Wednesday, February 05, 2014

History of Liberalism

Ace (via Maggie's) has an idea where liberalism comes from, and riffing of some comments by Jonah Goldberg, who wrote a book on the subject.

I ran across something different this week, which may be more interesting.  From the wiki article on the Liberal Party in the UK.
During the 19th century, the Liberal Party was broadly in favour of what would today be called classical liberalism: supporting laissez-faire economic policies such as free trade and minimal government interference in the economy (this doctrine was usually termed 'Gladstonian Liberalism' after the Victorian era Liberal Prime Minister William Ewart Gladstone).

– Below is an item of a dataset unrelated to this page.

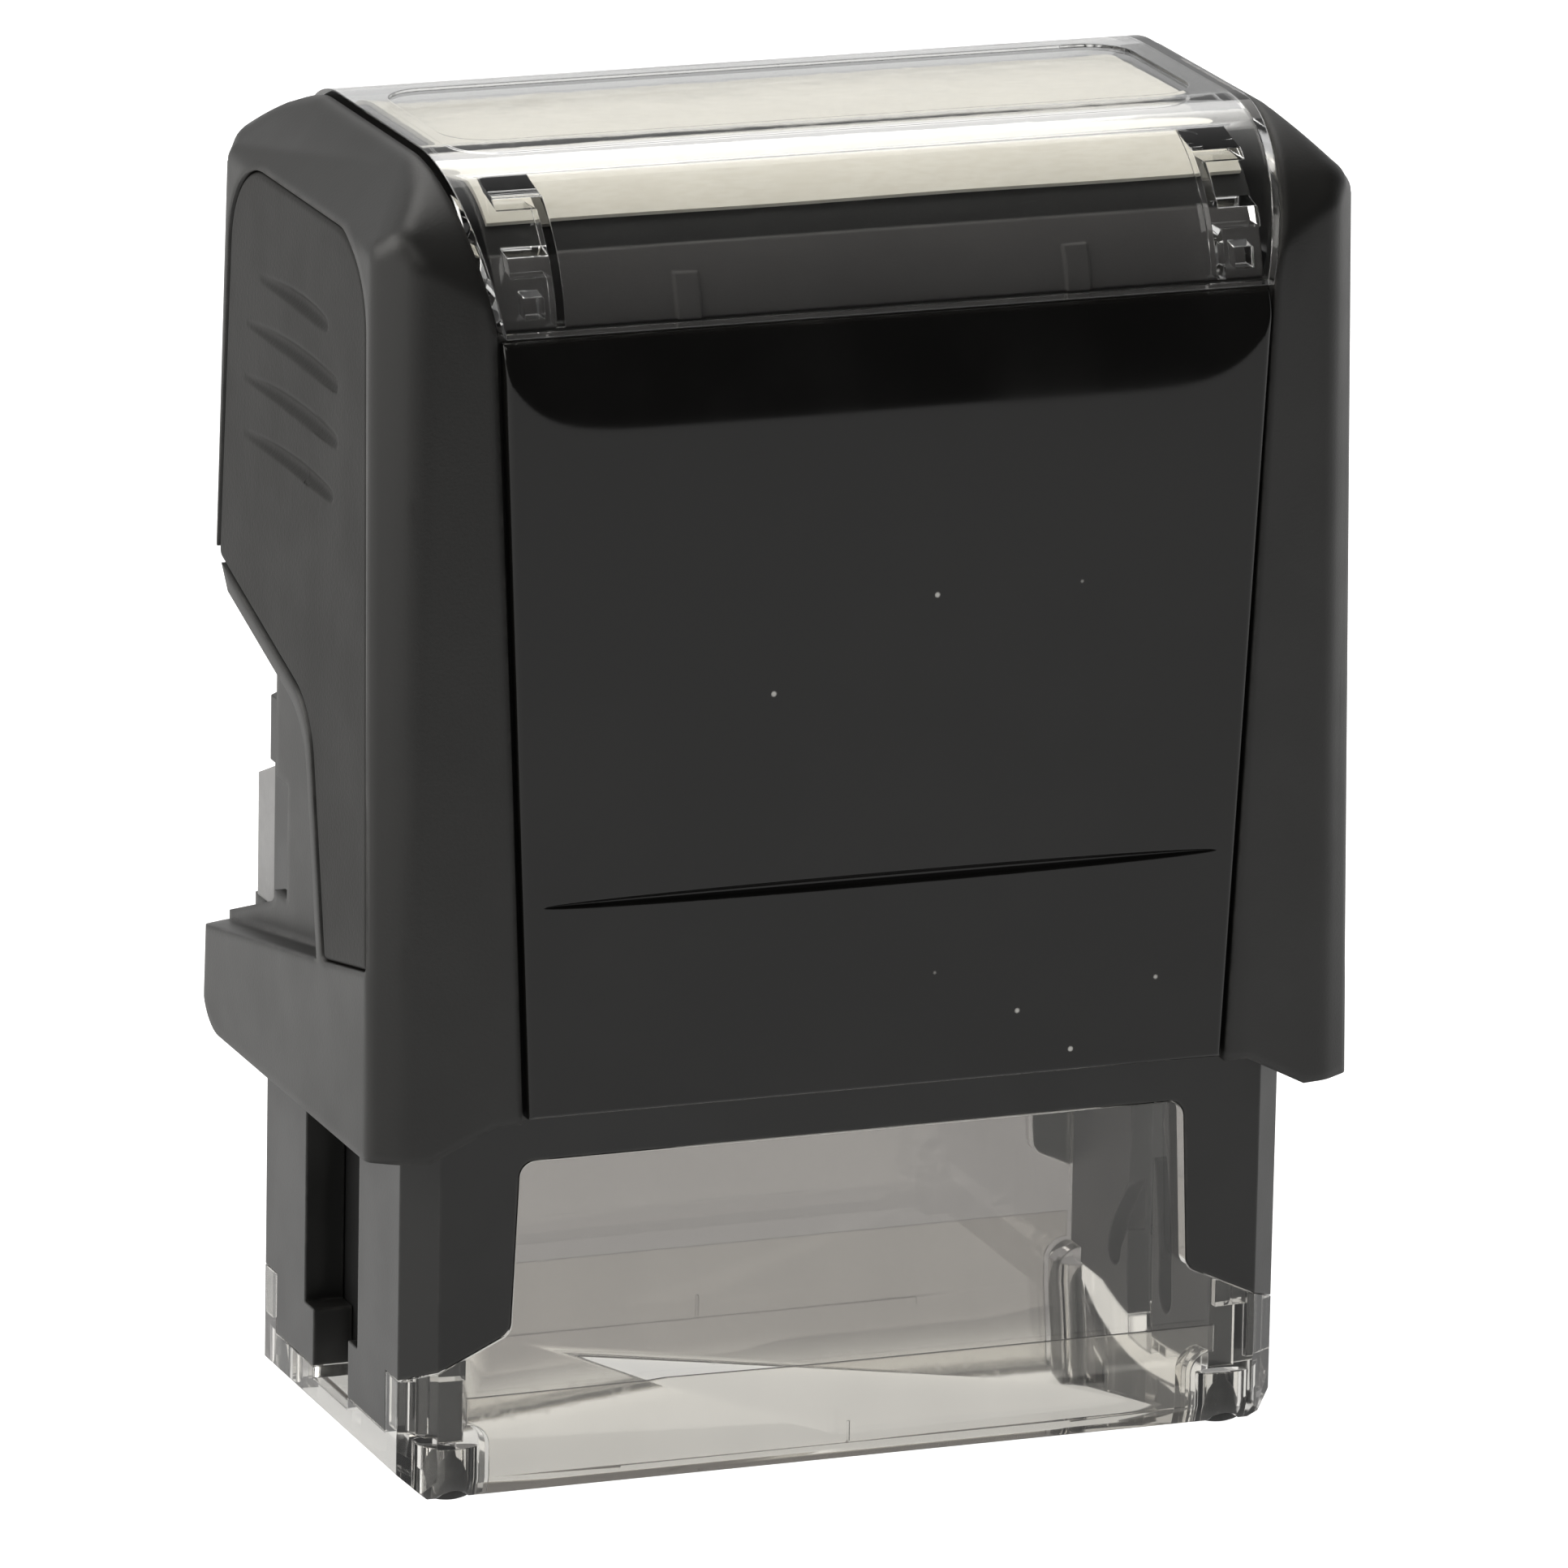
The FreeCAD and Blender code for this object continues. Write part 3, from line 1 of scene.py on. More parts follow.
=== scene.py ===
"""Looks of a self-inking stamp: its finishes, and the finished pieces around the CAD frame.

Metres. +Z is up, X runs across the width and the front faces -Y, as in the frame.
"""
import logging
import math
from collections.abc import Callable, Sequence
from dataclasses import dataclass
from enum import Enum

import bmesh
import bpy
import numpy as np
from mathutils import Matrix, Vector


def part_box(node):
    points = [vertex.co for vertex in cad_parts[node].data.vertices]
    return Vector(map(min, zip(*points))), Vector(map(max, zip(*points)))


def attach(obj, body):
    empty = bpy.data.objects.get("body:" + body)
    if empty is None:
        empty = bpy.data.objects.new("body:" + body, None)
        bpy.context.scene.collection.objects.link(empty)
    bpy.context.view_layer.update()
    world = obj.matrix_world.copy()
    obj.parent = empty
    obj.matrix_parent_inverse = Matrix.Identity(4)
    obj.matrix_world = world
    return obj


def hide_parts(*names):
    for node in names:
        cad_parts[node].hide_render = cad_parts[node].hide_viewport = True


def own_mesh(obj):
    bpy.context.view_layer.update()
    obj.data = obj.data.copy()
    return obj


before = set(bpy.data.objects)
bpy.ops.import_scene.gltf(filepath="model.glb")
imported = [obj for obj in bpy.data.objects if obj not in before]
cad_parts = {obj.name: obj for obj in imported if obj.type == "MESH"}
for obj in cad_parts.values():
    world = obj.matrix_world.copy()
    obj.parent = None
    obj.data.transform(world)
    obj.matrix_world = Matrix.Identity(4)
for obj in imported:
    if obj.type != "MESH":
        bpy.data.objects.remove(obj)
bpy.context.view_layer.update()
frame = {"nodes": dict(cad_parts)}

LOG = logging.getLogger("stamp")
MM = 0.001
Colour = tuple[float, float, float]
Point = tuple[float, float, float]
Socket = bpy.types.NodeSocket


class Body(Enum):
    """The moving bodies that pieces ride on."""

    BASE = "base"
    CAP = "cap"
    DIE = "die"
    CARTRIDGE = "cartridge"
    WINDOW = "window"
    LOCK = "lock"


class Side(Enum):
    """The sides of the stamp, by the sign of X."""

    LEFT = -1.0
    RIGHT = 1.0


# ---- finishes ---------------------------------------------------------------------------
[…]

The Liberal Party favoured social reform, personal liberty, reducing the powers of the Crown and the Church of England (many of them were Nonconformists) and an extension of the electoral franchise. Sir William Harcourt, a prominent Liberal politician in the Victorian era, said this about liberalism in 1872:

"If there be any party which is more pledged than another to resist a policy of restrictive legislation, having for its object social coercion, that party is the Liberal party. (Cheers.) But liberty does not consist in making others do what you think right, (Hear, hear.) The difference between a free Government and a Government which is not free is principally this—that a Government which is not free interferes with everything it can, and a free Government interferes with nothing except what it must. A despotic Government tries to make everybody do what it wishes; a Liberal Government tries, as far as the safety of society will permit, to allow everybody to do as he wishes. It has been the tradition of the Liberal party consistently to maintain the doctrine of individual liberty. It is because they have done so that England is the place where people can do more what they please than in any other country in the world...It is this practice of allowing one set of people to dictate to another set of people what they shall do, what they shall think, what they shall drink, when they shall go to bed, what they shall buy, and where they shall buy it, what wages they shall get and how they shall spend them, against which the Liberal party have always protested."
Yet as little as fifteen years later, liberalism was increasingly known for increasing the power of the state (Parliament, not the monarchy), until it reached the pass Ace refers to above. In 1872, they were closer to libertarianism than to other current political persuasions.

1 comment:

Christopher B said...

This reminds me of the C.S. Lewis quote about tyranny exercised for the good of it's victims never resting. If anything made modern liberalism it was the idea that Democracy was an inocculant that made the despotism Harcourt is talking about it acceptable.